• WHAT IS ASKED: In the listing that follows, how many lines contain the string "scene"? Provide only the number.

• INFORMATION PROVIDED:
.....

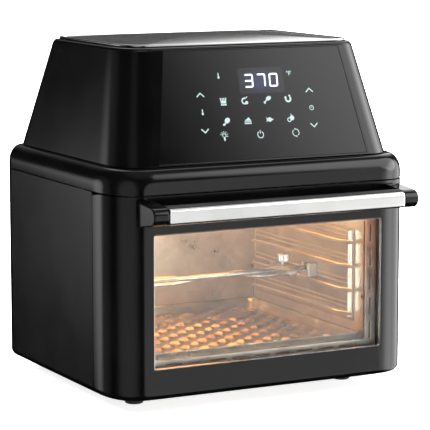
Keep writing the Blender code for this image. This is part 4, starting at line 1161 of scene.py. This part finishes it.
# ---- fixings ----
def screw_head(name, place_at, axis, look="plated"):
    """Pan head with a cross recess."""
    profile = ((0.2, 0), (3.2, 0), (3.2, 0.5), (2.7, 1.3), (1.6, 1.8), (0.2, 1.9))
    head = turned([(r * MM, h * MM - 0.5 * MM) for r, h in profile], steps=28)
    long, half, low, high = 1.9 * MM, 0.45 * MM, 0.5 * MM, 3 * MM
    bars = [block((-x, -y, low), (x, y, high)) for x, y in ((long, half), (half, long))]
    piece(name, moved(carve(head, *bars), along(axis, place_at)), "root", look, smooth=40)


def fixings():
    """Screws of the rear cover and the base pan, and the flanges that the cover is fixed to."""
    cover_low, cover_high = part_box("rear_cover")
    pan_low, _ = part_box("base_pan")
    for side, sign in SIDES:
        inner, outer = sorted((sign * 143 * MM, sign * 153 * MM))
        strip = block((inner, cover_low.y - 1.6 * MM, cover_low.z + 4 * MM),
                      (outer, cover_low.y - 0.2 * MM, cover_high.z - 4 * MM))
        piece("rear_flange_" + side, soften(strip, 0.4 * MM), "root", "black_satin")
    for index, (x, z) in enumerate(((-138, 30), (138, 30), (-138, 236), (138, 236))):
        screw_head("cover_screw_{}".format(index),
                   (x * MM, cover_high.y - 1.45 * MM, z * MM), "Y", "black_satin")
    for index, (x, y) in enumerate(((-150, -20), (150, -20), (-150, 110), (150, 110))):
        screw_head("pan_screw_{}".format(index), (x * MM, y * MM, pan_low.z + 0.1 * MM), "-Z")


# ---- CAD nodes that stay ----
NODE_LOOKS = {"motor_shaft": "polished", "spit_rest": "plated", "fan_motor": "plated",
              "rotisserie_motor": "plated", "fan_guard": "plated", "front_frame": "face_steel",
              "convection_fan": "plated"}


def dress_cad_nodes():
    """Looks and softened edges for the CAD nodes that are still shown."""
    for name, thing in NODES.items():
        if thing.hide_render:
            continue
        base = thing.material_slots[0].material.name.split(".")[0]
        for slot in thing.material_slots:
            slot.material = LOOKS[NODE_LOOKS.get(name, base)]
        thing.modifiers.new("weld", "WELD").merge_threshold = 0.01 * MM
        rounding = thing.modifiers.new("edges", "BEVEL")
        rounding.width = min(0.35 * MM, 0.2 * min(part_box(name)[1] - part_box(name)[0]))
        rounding.segments = 2
        rounding.limit_method = "ANGLE"
        rounding.angle_limit = math.radians(40)


# ---- room ----
def heading(degrees, elevation):
    """A direction by its bearing from the back, clockwise from above, and its elevation."""
    turn, rise = math.radians(degrees), math.radians(elevation)
    return (math.sin(turn) * math.cos(rise), math.cos(turn) * math.cos(rise), math.sin(rise))


# Soft boxes as (bearing, elevation, inner and outer radius in degrees, strength), each for a
# reflection that the photograph shows.
SOFT_BOXES = (
    (-34, -4, 2, 13, 1.1),            # highlight where the left side turns into its corner
    (-44, -4, 5, 26, 0.14),           # faint sheen round that highlight
    (232, -6, 12, 48, 0.42),          # dim light on the middle of that corner
    (146, -12, 25, 32, 0.85),         # the door's flat front
    (118, 27, 22.7, 30.2, 2.8),       # control panel, from dark to grey
    (104, -8, 24, 44, 2.9),           # the door's right cheek
    (32, 46, 14, 32, 1.5),            # rounded edges that face up
    (35, 17, 3, 9, 1.7),              # bright patch of the top plate
    (30, 40, 15, 45, 0.16),           # wide sheen of the faces that tilt back
    (150, 75, 20, 45, 0.15))          # faint light from above the front
UNLIT = 0.004                         # strength of the room between the boxes


def studio():
    """A dark room of soft boxes for light and reflections, and a white one for the camera."""
    world = bpy.data.worlds.new("studio")
    bpy.context.scene.world = world
    world.use_nodes = True
    tree = world.node_tree
    tree.nodes.clear()
    direction = node(tree, "TexCoord").outputs["Generated"]
    total = UNLIT
    for bearing, elevation, inner, outer, strength in SOFT_BOXES:
        towards = node(tree, "VectorMath", {0: direction, 1: heading(bearing, elevation)},
                       operation="DOT_PRODUCT").outputs["Value"]
        lit = node(tree, "MapRange", {"Value": towards, "From Min": math.cos(math.radians(outer)),
                                      "From Max": math.cos(math.radians(inner)), "To Min": 0.0,
                                      "To Max": strength},
                   interpolation_type="SMOOTHSTEP").outputs["Result"]
        total = node(tree, "Math", {0: total, 1: lit}, operation="ADD").outputs["Value"]
    surroundings = node(tree, "Background", {"Color": (1, 1, 1, 1), "Strength": total})
    backdrop = node(tree, "Background", {"Color": (1, 1, 1, 1), "Strength": 1.0})
    seen = node(tree, "LightPath").outputs["Is Camera Ray"]
    mix = node(tree, "MixShader", {0: seen, 1: surroundings.outputs[0], 2: backdrop.outputs[0]})
    output = node(tree, "OutputWorld")
    tree.links.new(mix.outputs[0], output.inputs["Surface"])


def floor():
    """A large pale floor that reflections leave out."""
    outline = rounded((30.0, -30.0, 30.0, 6.0, 6.0), 12)
    bm = bmesh.new()
    bm.faces.new([bm.verts.new((x, y, 0)) for x, y in outline])
    ground = bpy.data.objects.new("floor", to_mesh(bm))
    ground.data.materials.append(floor_look())
    bpy.context.scene.collection.objects.link(ground)
    ground.visible_glossy = False


def area_light(name, where, target, size, power, colour=(1, 1, 1), glossy=True):
    """A rectangular light that the camera doesn't see."""
    data = bpy.data.lights.new(name, "AREA")
    data.shape = "RECTANGLE"
    data.size, data.size_y = size
    data.energy = power
    data.color = colour
    light = bpy.data.objects.new(name, data)
    bpy.context.scene.collection.objects.link(light)
    light.location = where
    light.rotation_euler = (Vector(target) - Vector(where)).to_track_quat("-Z", "Y").to_euler()
    light.visible_glossy = glossy
    light.visible_camera = False


def lights():
    """One large light over the floor, and warm light inside the cooking space."""
    area_light("overhead", (0, 2.0, 5.0), (0, 2.0, 0), (14.0, 14.0), 4200, glossy=False)
    guard, _, (_, fan_y, _) = box_of("fan_guard")
    area_light("heater_glow", (0, fan_y, guard.z - 1 * MM), (0, fan_y, 0), (0.17, 0.17), 0.40,
               (1.0, 0.40, 0.10))
    _, lens, (_, lens_y, lens_z) = box_of("lamp_lens")
    area_light("oven_lamp", (lens.x + 3 * MM, lens_y, lens_z), (0.1, -0.02, 0.08), (0.03, 0.03),
               0.52, (1.0, 0.72, 0.30))
    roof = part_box("cavity_roof")[0]
    area_light("cavity_fill", (0.0, roof.y + 14 * MM, roof.z - 9 * MM), (0, 0.08, 0.06),
               (0.22, 0.015), 0.20, (1.0, 0.80, 0.40))


EYE, AIM = (-1.1704, -2.2356, 0.5624), (0.0119, 0.0145, 0.1933)
LENS = 181.7


def camera():
    """The viewing position, and a long lens aimed at the object."""
    data = bpy.data.cameras.new("camera")
    data.lens = LENS
    data.sensor_width = 36.0
    data.clip_start = 0.05
    data.clip_end = 200.0
    eye = bpy.data.objects.new("camera", data)
    bpy.context.scene.collection.objects.link(eye)
    eye.location = EYE
    eye.rotation_euler = (Vector(AIM) - Vector(EYE)).to_track_quat("-Z", "Y").to_euler()
    bpy.context.scene.camera = eye


# ---- everything ----
def build():
    """Every piece, then the room."""
    for make in (side_panels, door_frame, shoulder, feet, crown, top_cover, control_panel,
                 display, window_trim, gasket, door_liner, panes, handle_bar, handle_core,
                 handle_caps, rack_ladders, drip_tray, heater, lamp, rotisserie, fixings,
                 dress_cad_nodes, floor, studio, lights, camera):
        make()
    bpy.context.scene.view_settings.view_transform = "Standard"


build()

.....

• FINISHED TASK: 7